Thursday, 16 November 1989
Not all our allies stand so squarely behind us as Vernon Walters. The British Foreign Secretary Douglas Hurd, for example, has today said at the Brandenburg Gate that, although there is certainly cause for optimism for the future, the issue of re-unification is not immediate. It does not presently stand on the agenda, because the reformers in the GDR itself have not placed it there. Helpful by comparison is the letter from Margaret Thatcher to Mikhail Gorbachev, of which we have received a copy. In it, she answers the message of 10 November that reached Kohl during the rally outside Schneberg town hall. The English Prime Minister agrees with the Soviet President that a risky instability is not excluded, and therefore ordered steps for the maintenance of stability and prudence are necessary.

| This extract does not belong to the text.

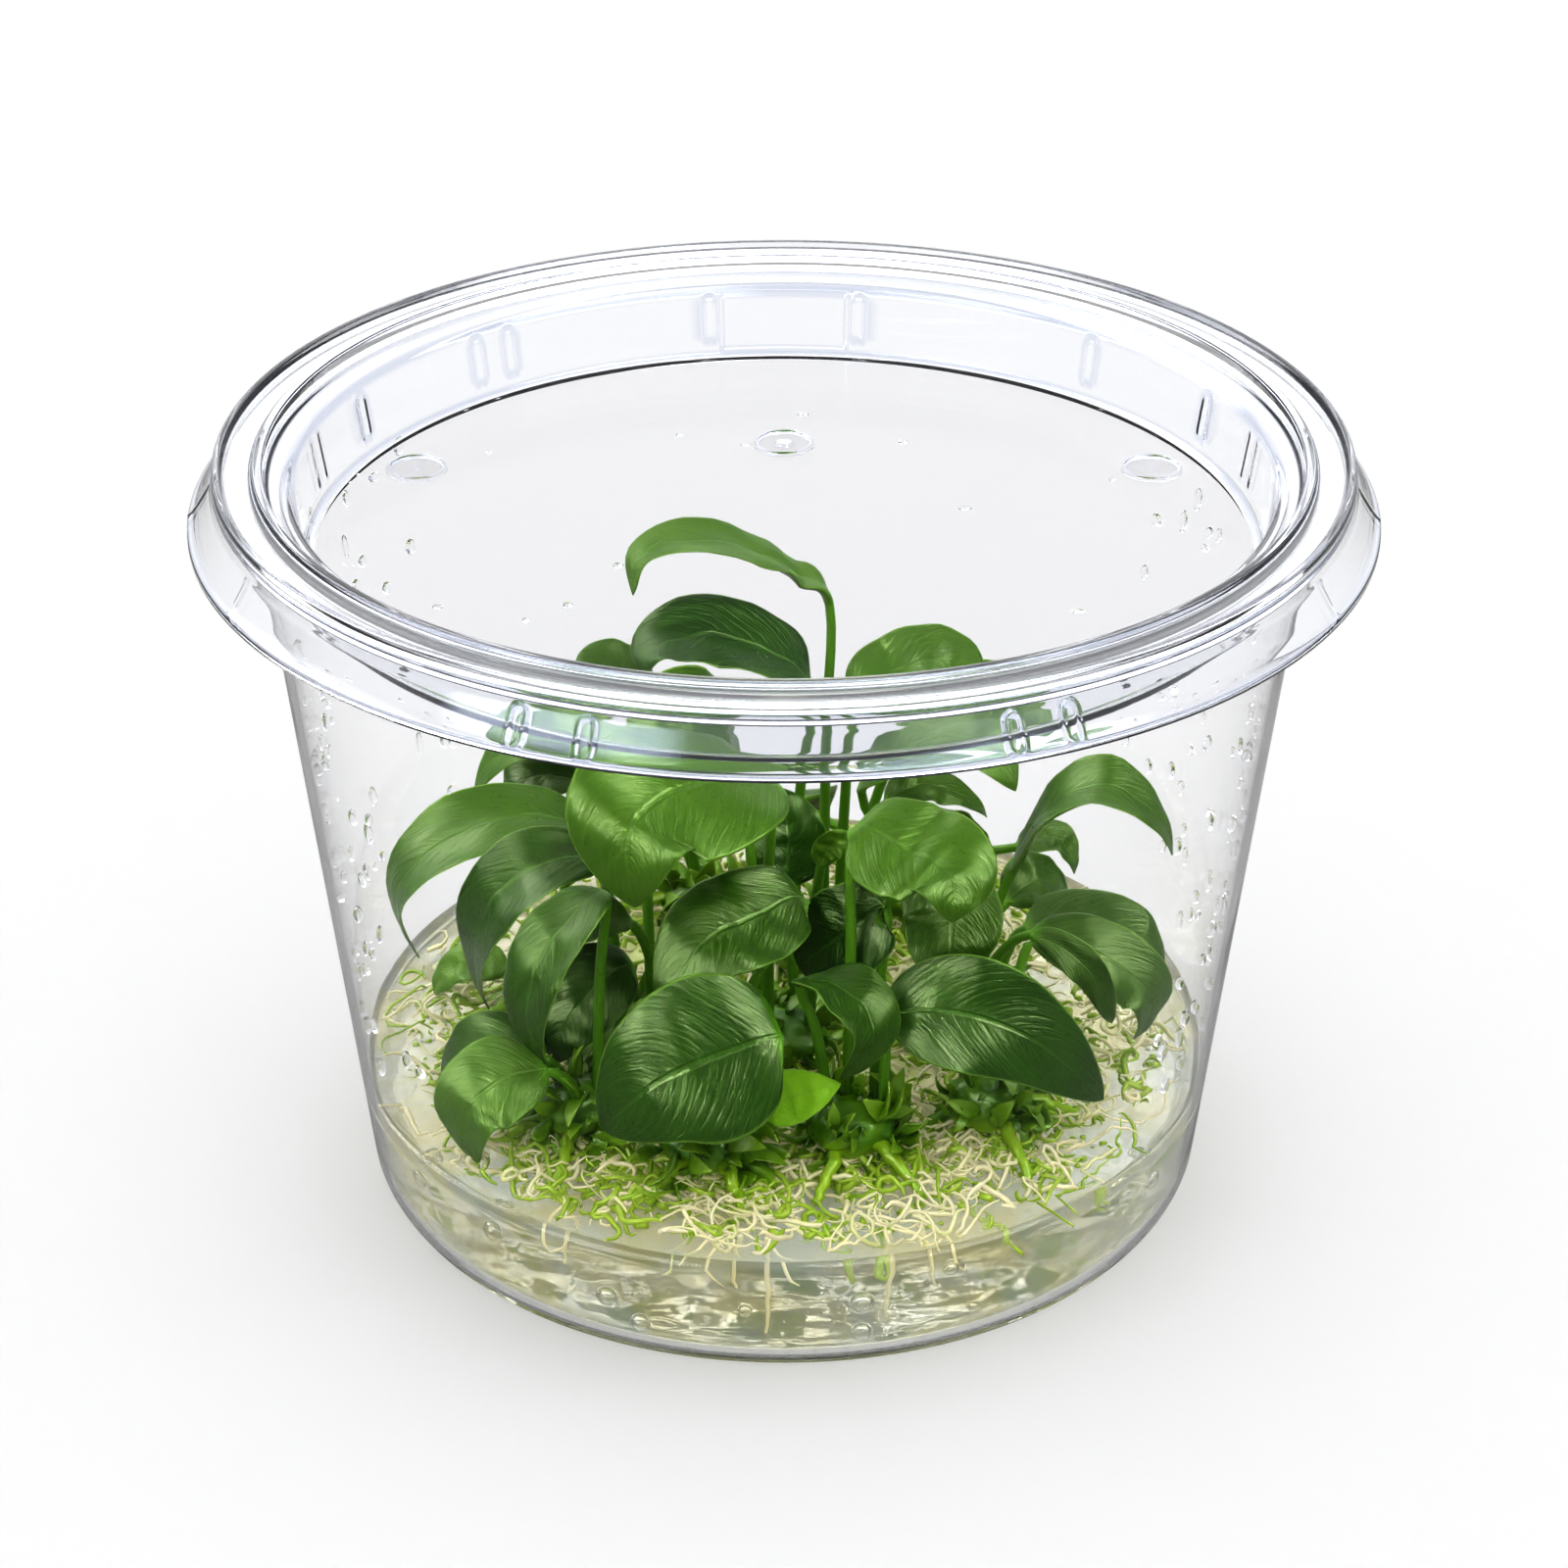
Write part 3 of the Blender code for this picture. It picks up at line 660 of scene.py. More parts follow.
def buildLid():
    s = lidShape
    t = s["thickness"]
    shoulder = s["shelfTop"] + 0.6
    crease = (s["skirtRadius"] - 0.8, s["skirtFoot"] + 1.4)
    foot = s["panelTop"] - t
    channelFoot = s["channelTop"] - t
    over = [
        (0, s["panelTop"], 0), (s["panelRadius"], s["panelTop"], 0.6), (s["shelfRadius"], s["shelfTop"], 0.7),
        (s["ridgeInner"], shoulder, 0.4), (s["ridgeInner"] + 0.3, s["top"], 0.3),
        (s["ridgeOuter"], s["top"], 0.3),
        (s["ridgeOuter"] + 0.2, s["channelTop"], 0.15), (s["ringRadius"] - 1.0, s["channelTop"], 0.15),
        (s["ringRadius"] - 0.7, s["top"], 0.2), (s["ringRadius"] - 0.1, s["top"], 0.2),
        (s["ringRadius"], s["top"] - 0.4, 0.2), (s["ringRadius"] + 0.3, s["ringFoot"], 0.4),
        (crease[0], crease[1], 0.8), (s["skirtRadius"], s["skirtFoot"] + 0.6, 0.3),
        (s["skirtRadius"], s["skirtFoot"], 0.2),
    ]
    under = [
        (s["skirtRadius"] - t, s["skirtFoot"], 0.2), (crease[0] - t, crease[1] - 0.3, 0.6),
        (s["ringRadius"] + 0.3 - t, s["ringFoot"] - 0.3, 0.3), (s["ringRadius"] - t, channelFoot, 0.4),
        (s["ridgeInner"] + 0.4, channelFoot, 0.3), (s["ridgeInner"] + 0.1, shoulder - t, 0.3),
        (s["shelfRadius"] + t, s["shelfTop"] - t, 0.6), (s["panelRadius"] + t, foot + 0.3, 0.5),
        (s["panelRadius"], foot, 0.4), (0, foot, 0),
    ]

    def spacing(p):
        skirt = p.x > s["ringRadius"] + 0.2
        wall = s["panelRadius"] - 0.1 < p.x < s["shelfRadius"] + 0.1
        return 0.33 if skirt or wall else 8.0

    top = refinedPath(roundedPath(over, 4, 0.25), spacing)
    bottom = refinedPath(roundedPath(under, 3, 0.25), lambda p: 8.0)

    def lift(angles, r, z):
        if (r, z) in marked:
            return lidLift(angles, r, z)
        return np.zeros(len(angles))

    marked = set((p.x, p.y) for p in top)
    shell = turnedShell("lidShell", top + bottom, lidAngles(), panelPlastic, lift)
    shell.data.materials.append(rimPlastic)
    for face in shell.data.polygons:
        face.material_index = int(math.hypot(face.center.x, face.center.y) > (s["panelRadius"] - 1.2) * mm)
    vents = [ventRing("vent", *row) for row in s["vents"]]
    lid = joinObjects("lidClear", [shell] + vents)
    markEdges(lid.data, 8.0, 24.0)
    finishPiece(lid, "clear_plastic", "lid")


buildCup()
buildLid()
print("cup and lid turned")


# Gel

gelShape = {
    "top": 12.0,
    "foot": 1.05,
    "gap": 0.06,
    "meniscus": 0.7,
    "lump": 0.6,
    "lumpSize": 4.2,
    "columns": 200,
    "rings": 60,
}


def gelTop(x, y):
    # Height of the gel's uneven surface
    reach = math.hypot(x, y)
    edge = innerRadius(gelShape["top"])
    lumps = noise.fractal(Vector((x, y, 3.0)) / gelShape["lumpSize"], 1.0, 2.1, 3)
    calm = min(1.0, max(0.0, (edge - reach) / 3.0))
    climb = gelShape["meniscus"] * math.exp(-(edge - reach) / 0.8)
    return gelShape["top"] + gelShape["lump"] * lumps * calm + climb


def buildGel():
    g = gelShape
    edge = innerRadius(g["top"] + g["meniscus"]) - g["gap"]
    foot = g["foot"]
    path = [Vector((0, g["top"]))]
    for k in range(1, g["rings"] + 1):
        share = k / g["rings"]
        path.append(Vector((edge * (1 - (1 - share) ** 1.35), g["top"])))
    wall = [(edge, g["top"], 0), (innerRadius(foot + 2.0) - g["gap"], foot + 2.0, 1.0),
            (innerRadius(foot) - 1.0, foot, 0.8), (0, foot, 0)]
    path += refinedPath(roundedPath(wall), lambda p: 2.0)[1:]
    gel = turnedShell("gelBody", path, evenAngles(g["columns"]), gelClear)
    for vert in gel.data.vertices:
        x, y, z = vert.co / mm
        if z > g["top"] - 0.001:
            vert.co.z = gelTop(x, y) * mm
    finishPiece(gel, "culture_gel", "gel")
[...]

Like the Federal Chancellor, she too stresses unmistakably that long-term thoroughgoing reforms in the GDR are the “most solid foundation” for stability. And she lists these reforms by name: free elections, multi-party system, complete freedom of movement, real democracy and an economic system that supports it.

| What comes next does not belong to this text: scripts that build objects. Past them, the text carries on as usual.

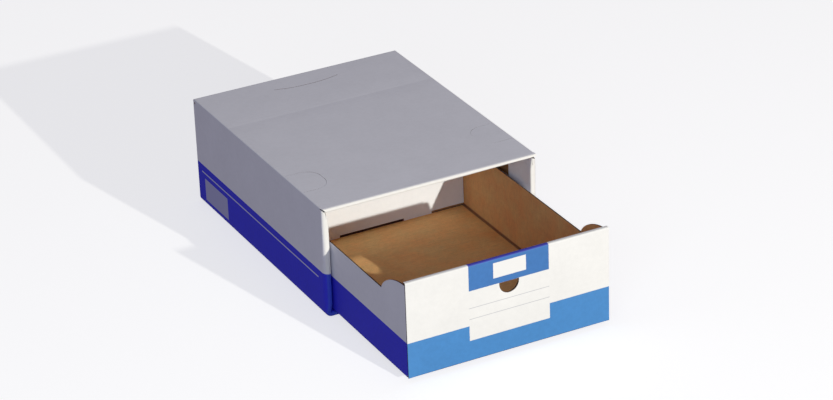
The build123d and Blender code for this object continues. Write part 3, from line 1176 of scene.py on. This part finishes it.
def buildEnd(which, outerY, inwards, top, outerPaper, slot):
    # one rolled-over end: outer ply, strip along the top and lining with two tabs
    s = traySet
    liner = fluteSet["liner"]
    board = s["board"]

    def depth(first, last):
        ends = sorted((outerY + inwards * first, outerY + inwards * last))
        return ends[0], ends[1]

    def isOuter(place):
        return (place.y - outerY) * inwards < liner + 0.00002

    y0, y1 = depth(0, board)
    outer = addBlock(f"tray{which}Panel", (-s["half"], y0, s["floor"]), (s["half"], y1, top - board))
    cutLoops(outer, "Y", [y0 + liner, y1 - liner])
    cutLoops(outer, "X", spread(-s["half"], s["half"]))
    uprights = [edgeAt(x=side * s["half"], y=outerY) for side in (-1, 1)]
    roundEdges(outer, s["uprightRound"], 3, *uprights)
    roundEdges(outer, s["crease"], 3, edgeAt(y=outerY, z=s["floor"]))
    out, into = s["endFlutesReach"]
    foot, head = s["endFlutesOff"]
    for side in (-1, 1):
        run = ("X", *sorted((side * (s["half"] + out), side * (s["half"] - into))))
        carve(outer, fluteTool("Z", "Y", run, s["floor"] + foot, top - board - head, (y0 + y1) / 2))
    if which == "Front":
        reach = holeSet["half"] + holeSet["flutesPast"]
        carve(outer, fluteTool("Z", "Y", ("X", -reach, reach), *holeSet["flutes"], (y0 + y1) / 2))
        carve(outer, holeTool(y0, y1))
    cover(outer, "core", everywhere)
    cover(outer, outerPaper, lambda c, n: isOuter(c) and (abs(n.y) > 0.2 or n.z < -0.2 or abs(c.x) > 0.12))
    finishPiece(outer, "drawer", slot, f"drawer_{which.lower()}_panel")

    y0, y1 = depth(0, 3 * board)
    strip = addBlock(f"tray{which}TopStrip", (-s["half"], y0, top - board), (s["half"], y1, top))
    cutLoops(strip, "X", spread(-s["half"], s["half"]))
    outerRound, innerRound = s["stripRounds"]
    roundEdges(strip, outerRound, 5, edgeAt(y=outerY, z=top))
    roundEdges(strip, innerRound, 4, edgeAt(y=outerY + inwards * 3 * board, z=top))
    cover(strip, "core", everywhere)
    cover(strip, outerPaper, lambda c, n: abs(n.x) < 0.5 and n.z > -0.5)
    finishPiece(strip, "drawer", slot, f"drawer_{which.lower()}_top_strip")

    y0, y1 = depth(2 * board, 3 * board)
    reach = s["half"] - board - s["liningClear"]
    lining = addBlock(f"tray{which}Lining", (-reach, y0, s["raised"]), (reach, y1, top - board))
    tabEnds = [x + side * s["tabHalf"] for x in s["tabs"] for side in (-1, 1)]
    cutLoops(lining, "X", tabEnds)
    extrudeFaces(lining, (0, 0, s["tabFoot"] - s["raised"]),
                 lambda c, n: n.z < -0.9 and any(abs(c.x - x) < s["tabHalf"] for x in s["tabs"]))
    if which == "Front":
        carve(lining, holeTool(y0, y1, holeSet["wider"]))
    cover(lining, "core", everywhere)
    cover(lining, "white", lambda c, n: n.y * inwards > 0.5)
    cover(lining, "kraft", lambda c, n: n.y * inwards < -0.5)
    finishPiece(lining, "drawer", slot, f"drawer_{which.lower()}_lining")


buildFloor()
buildWalls()
buildEnd("Front", traySet["frontY"], 1, traySet["frontTop"], "front", "drawer_front")
buildEnd("Back", traySet["rearY"], -1, traySet["wallTop"], "trayEnd", "drawer_board")
print("tray modelled")


hiddenSet = {
    "sleeveKraft": ("back_tuck_flap", "sleeve_glue_flap"),
    "dustFlap": ("back_dust_flap_right", "back_dust_flap_left"),
    "trayFlap": ("front_corner_flap_right", "front_corner_flap_left", "back_corner_flap_right",
                 "back_corner_flap_left"),
}


def dressHidden():
    # the folded flaps that the frame already has in the right shape
    for name, nodes in hiddenSet.items():
        for node in nodes:
            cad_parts[node].data.materials.clear()
            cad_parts[node].data.materials.append(papers[name])


dressHidden()
print("flaps dressed")
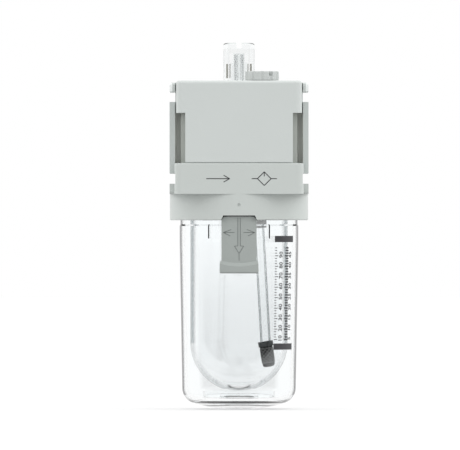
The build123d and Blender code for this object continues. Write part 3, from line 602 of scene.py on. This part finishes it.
clear_guard = clear_finish(
    "clear_guard", (0.985, 0.997, 1.0), (0.004, 0.004, 0.005),
    turned=(0.66, 0.76), index=POLYCARBONATE, smooth=0.0, rough=0.02, depth=0.02 * MM,
    Radius=GUARD_SKIN, Round_Centre=NOT_ROUND, Pale_Below=GUARD_FOOT, Paleness=0.8,
)
clear_bowl = clear_finish(
    "clear_bowl", (0.99, 0.997, 1.0), (0.08, 0.11, 0.12),
    turned=(0.51, 0.66), index=POLYCARBONATE, smooth=0.0, rough=0.03, depth=0.02 * MM,
    Radius=BOWL_SKIN, Round_Centre=BOWL_ROUND_CENTRE, Pale_Below=BOWL_ROUND_CENTRE, Paleness=0.5,
)
clear_dome = clear_finish(
    "clear_dome", (0.97, 0.985, 0.985), (0.70, 0.72, 0.72),
    turned=(0.75, 0.95), index=POLYCARBONATE, smooth=0.0, rough=0.03, depth=0.01 * MM,
)
clear_tube = clear_finish(
    "clear_tube", (0.985, 0.99, 0.99), (0.07, 0.09, 0.09),
    turned=(0.24, 0.50), index=TUBE_PLASTIC, smooth=0.02, rough=0.08, depth=0.01 * MM,
)
dress(clear_guard, "bowl_guard")
dress(clear_bowl, "inner_bowl")
dress(clear_dome, "sight_dome")
dress(clear_tube, "suction_tube", "drip_tube")

# %% [markdown]
# Two clear skins need a darker tint in a part of them. The dome's thick foot bends the light into
# dark upright lines, and a ramp places them by how far the surface has turned away. The guard's neck
# shows through the narrow gap above the lock button, where hardly any light gets in, and is dark
# there at every angle. Both tints lie on the outer skin only, where it is seen from outside.

# %% Stains on the dome's foot and in the gap above the button
DOME_STAIN = (0.10, 0.10, 0.08)
# How far the skin has turned away, from 0 to 1, and how much of the stain shows there.
DOME_BANDS = (
    (0.15, 0), (0.165, 1), (0.195, 1), (0.21, 0), (0.26, 0), (0.28, 1), (0.41, 1), (0.45, 0), (0.99, 0),
)
DOME_ZONE = ((5.9, 0, 126.8), (6.2, 6.2, 132.3))
GAP_STAIN = (0.0002, 0.0002, 0.0002)
EVERY_ANGLE = ((0.5, 1),)
GAP_ZONE = ((21.5, 0, 72.4), (22.6, 7.0, 75.0))


def stain_outside(material, colour, bands, bounds):
    """Tint a clear finish in a zone, by how far the surface has turned away from the eye."""
    tree = material.node_tree
    base = tree.nodes["Principled BSDF"].inputs["Base Color"]
    tone = base.links[0].from_socket
    facing = add_node(tree, "ShaderNodeLayerWeight").outputs["Facing"]
    ramp = add_node(tree, "ShaderNodeValToRGB", Fac=facing)
    first_grey = bands[0][1]
    ramp.color_ramp.elements[0].color = (first_grey, first_grey, first_grey, 1)
    for at, grey in bands:
        ramp.color_ramp.elements.new(at).color = (grey, grey, grey, 1)
    amount = maths(tree, "MULTIPLY", ramp.outputs["Color"], zone_mask(tree, *bounds))
    behind = add_node(tree, "ShaderNodeNewGeometry").outputs["Backfacing"]
    amount = maths(tree, "SUBTRACT", amount, behind, clamp=True)
    feed(tree, base, mix_colours(tree, amount, tone, (*colour, 1)))
    print("stain on", material.name)


stain_outside(clear_dome, DOME_STAIN, DOME_BANDS, DOME_ZONE)
stain_outside(clear_guard, GAP_STAIN, EVERY_ANGLE, GAP_ZONE)

# %% [markdown]
# ## Moulded plastics, rubber and metal
# The button is a mid grey moulding with a fine spark-eroded grain, and the plug is a paler one. The
# insert is natural acetal. Seals and the damper flap are black rubber, the strainer is dark sintered
# metal, and the springs, the clip and the ball are steel.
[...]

The agreement with the Federal Chancellor on this point is impressive. Addressing Gorbachev, she expressly refers to the telephone conversation with Kohl. She and the Federal Chancellor are both of the opinion that a destabilisation must be avoided. Nobody in the West has the intention of interfering in the internal affairs of the GDR or endangering the security interests of the GDR or the Soviet Union. I am sure that this letter to Gorbachev will have a very calming effect.